Well there are several things combined there. First, the assumption that for-profit provision is cost-effective needs evidence, and this is not forthcoming in any of the cases that I have looked at in health-care, and I’m very doubtful about it in the field of broadcasting too. We need to ask, how can services that depend, for good quality, so heavily on skilled labour, be offered more cheaply without a decline in quality. In health care, is private provision cost-effective if the quality of care and the range of services provided remain unchanged? Very doubtful. All the evidence we have comes from the United States, and it tells in the opposite direction. For profit provision there is more expensive, not cheaper. There are huge costs in operating a market – huge transaction costs involved in contracting with providers, monitoring contracts, fighting lawsuits, billing, accounting, advertising – for-profit hospitals in the US spend a third of their income on these costs, and that’s not counting the cost of the huge health insurance industry. In the field of broadcasting what is clear is that cost-efficiency measured in terms of financial returns versus costs, is not compatible with the maintenance of ‘public service’ broadcasting. You can make more money with a service that is cheaper to make, but worse at fulfilling goals other than cheap entertainment. That’s very obvious in the field of television and, to a perhaps lesser extent, radio. I just think the idea that private provision is more cost-effective – an assumption that the private sector naturally spends a fortune promoting, and that politicians have bought into for the last 30 years – is really problematic.
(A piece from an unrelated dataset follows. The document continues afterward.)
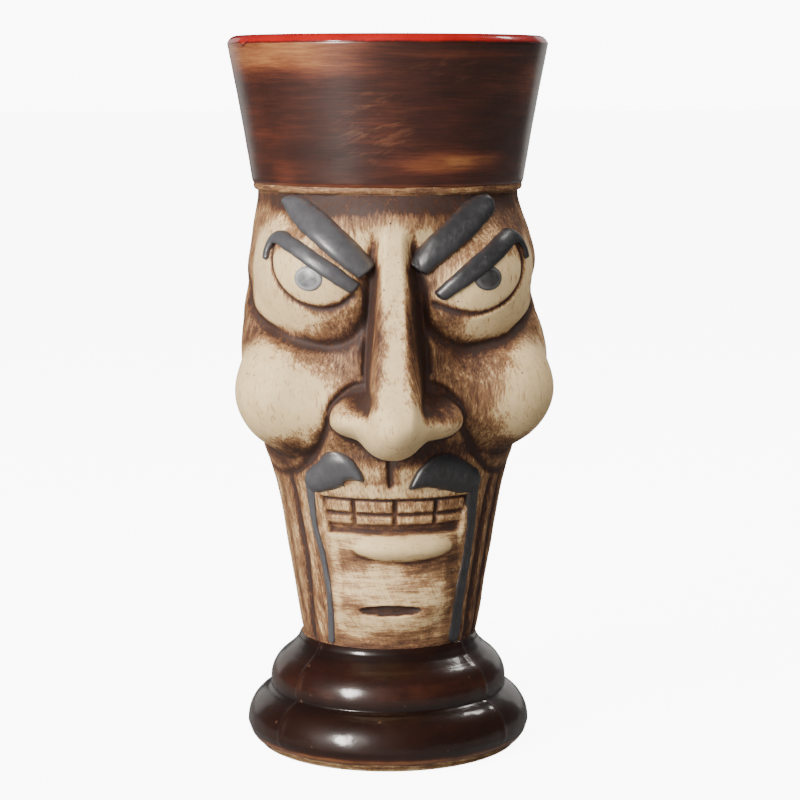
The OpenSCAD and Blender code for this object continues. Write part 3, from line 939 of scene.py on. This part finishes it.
def inside_line(inset):
    """Half outline of the space inside from the lip down to the middle of the floor."""
    z = np.linspace(LIP_Z, 26, 90)
    r = curve_through(z, sorted([height, radius] for radius, height in INSIDE_WALL))
    corner_r, corner_z = INSIDE_WALL[-1]
    turn = arc_points((corner_r - CORNER_R, corner_z), CORNER_R - inset, CORNER_R - inset, 0, -86, 14)
    return np.vstack([np.column_stack([r - inset, z]), turn])


def seam_bump(a):
    """Fine ridges where the halves of the mould met."""
    return sum(SEAM_H * bell((a - at) * 0.5, 0.7) for at in SEAM_ANGLES)


def revolved(line, angles):
    """Angle, height and radius over a grid, with the line's points down the rows."""
    a, z = np.meshgrid(angles, line[:, 1])
    r = np.meshgrid(angles, line[:, 0])[1]
    return a, z, r


def cavity_of(r, columns_mm, rows_mm):
    """How far the surface lies below its close and its wide surroundings, from two blurs of the grid."""
    def below(size):
        n_columns = max(int(size / columns_mm), 1)
        n_rows = max(int(size / rows_mm), 1)
        out = r
        for _ in range(2):
            kernel = np.ones(2 * n_columns + 1) / (2 * n_columns + 1)
            wide = np.concatenate([out[:, -n_columns:], out, out[:, :n_columns]], axis=1)
            out = np.apply_along_axis(lambda row: np.convolve(row, kernel, "valid"), 1, wide)
            kernel = np.ones(2 * n_rows + 1) / (2 * n_rows + 1)
            tall = np.concatenate([out[:1]] * n_rows + [out] + [out[-1:]] * n_rows, axis=0)
            out = np.apply_along_axis(lambda col: np.convolve(col, kernel, "valid"), 0, tall)
        return out - r

    return below(SMALL_BLUR), below(LARGE_BLUR)


SMALL_BLUR, LARGE_BLUR = 1.2, 4.5

# Where the stain was wiped away: angle, height, half width, half height, tilt in degrees, share removed.
WIPED = [
    # Cheeks and under them.
    (-58, 91.4, 15.5, 11.6, 0, 1.0), (-37, 91.5, 7.5, 7.5, -15, 0.75), (65, 92.6, 14, 11.4, 0, 0.84),
    (46, 89, 5, 8, 20, 0.4), (-52, 76.5, 5, 3, -30, 0.3), (-36, 80, 2.4, 4, 30, 0.3),
    (-60, 79, 6, 4, 0, 0.25),
    # Rolls under the eyes, eyeballs and brows.
    (-50, 112, 11, 4.6, -8, 0.82), (-28, 110, 5, 2.6, 12, 0.3), (44, 110.8, 11, 4.8, 12, 1.0),
    (56, 112, 8, 5, 20, 0.8), (-35, 120.4, 11, 6.2, -12, 1.0), (34, 119.6, 11, 6.4, 12, 1.0),
    (-61, 122, 7, 11, 10, 0.95), (60, 121, 5, 9, -10, 0.85), (50, 114, 6, 6, 0, 0.7),
    (-32, 129.2, 9, 1.8, 20, 0.45), (-52, 133.0, 4, 3, -20, 0.7), (38, 131.4, 8, 2, -20, 0.2),
    # Forehead and nose.
    (-1.5, 128.4, 8, 4.6, 0, 0.82), (-16, 129, 4, 2.8, 25, 0.55), (12, 129.4, 5, 3, -25, 0.8),
    (-2.2, 116, 2.0, 18, 1, 0.7), (-2.4, 98, 2.0, 10, 0, 0.8), (-2.2, 85.6, 7.6, 6.6, 0, 1.1),
    (-17, 86.2, 4.6, 2.6, 12, 0.52), (16.5, 85.6, 4, 2, -12, 0.5), (-8, 85.6, 4.6, 3.4, 0, 0.6),
    (8, 84.6, 4, 3, 0, 0.6), (-8, 134, 14, 2.2, 0, 0.35),
    # Lips and chin.
    (-3, 69, 24, 1.6, 0, 0.55), (-12, 74, 5.5, 3.2, 25, 0.45), (7, 72.6, 3.4, 3, -20, 0.5),
    (5.5, 54.8, 13, 3.5, 0, 1.1), (-31, 56, 4.4, 4.6, 0, 0.36), (-18, 62, 20, 6, 0, 0.2),
    (37.5, 61, 1.2, 7, 0, 0.6), (-5, 48.5, 5, 4, 0, 0.55), (-20, 45, 7.5, 3.2, 0, 0.48),
    (-12, 42, 9, 2.4, 0, 0.36), (5, 34.8, 10, 2.3, 0, 0.5), (-25, 34.5, 6, 3.6, 0, 0.5),
    (17, 41, 7, 2.2, 0, 0.42), (-34, 46, 1.6, 12, 0, 0.4), (14, 45, 7, 3, 0, 0.4),
    (29, 40, 3, 8, 0, 0.3),
    # Flutes beside the chin.
    (-51.5, 54, 1.7, 16, 0, 0.55), (-51, 34, 1.8, 5, 0, 0.4), (-66, 52, 2.6, 17, 0, 0.5),
    (-80, 50, 3, 18, 0, 0.4), (50, 48, 1.0, 12, 0, 0.3), (60, 52, 1.2, 14, 0, 0.35),
    (72, 48, 1.6, 16, 0, 0.25),
    # Middle of the back.
    (180, 120, 22, 14, 0, 0.4), (180, 60, 18, 18, 0, 0.35),
]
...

It’s a powerful presupposition, though, isn’t it? It’s got a lot of traction and is pretty much embedded in political culture.

I would say it is, yes, and one of the interesting things is how little critical attention it has received; and that in turn has a lot to do with the way the academic community has been enlisted within this frame of thought.

So it’s really an article of ideological faith.

I think it has become one of the most seriously under-examined articles of religious faith of our time. That’s how I see it.

And as for accountability, well really democratic accountability and markets are mutually antithetical. A market is supposed to function on price-signals: people buy what they want, and if they don’t like what they’re getting they won’t buy it. That’s a sort of accountability. But in the field of public services this is not true. The vast majority of people have to take the services offered, because they’re absolutely dependent upon them. Once the service has become poor enough, people with money will find some other way of meeting their needs, and you will get a two-tier or alternative system. We already have that in medicine. I’d put quite a lot of money on that becoming much more marked over the next ten years. So accountability through the market means accountability for the affluent. What’s also very striking is that in the health field, as market mechanisms have been introduced, successive reforms have closed down such democratic accountability as there used to be. The Community Health Councils that were set up in the 70s, which represented local communities and were staffed and empowered to monitor local health services, were abolished by New Labour. They were replaced by Patient Forums; now instead of it being the community that looked at the services that were being offered, it was only patients, and they had no effective resources to look at them with. Now Patient Forums have been replaced by a still weaker system called LINKs (Local Involvement Networks). These basically amount to a chance for local people to meet, under government-provided, tutelage, and merely comment on things. Serious democratic accountability was clearly not wanted.

Furthermore, when a growing part of the budget of the NHS budget for clinical care is being spent on treatment commissioned from the private sector it ceases to be accountable at all, because under conditions of so-called commercial confidentiality the accounts are not made available in the form that they used to be, for public examination by the public accounts committee, and by the National Audits Office. And so actually, no, I think accountability is not increased when public services are privately provided. I think it goes out of the window.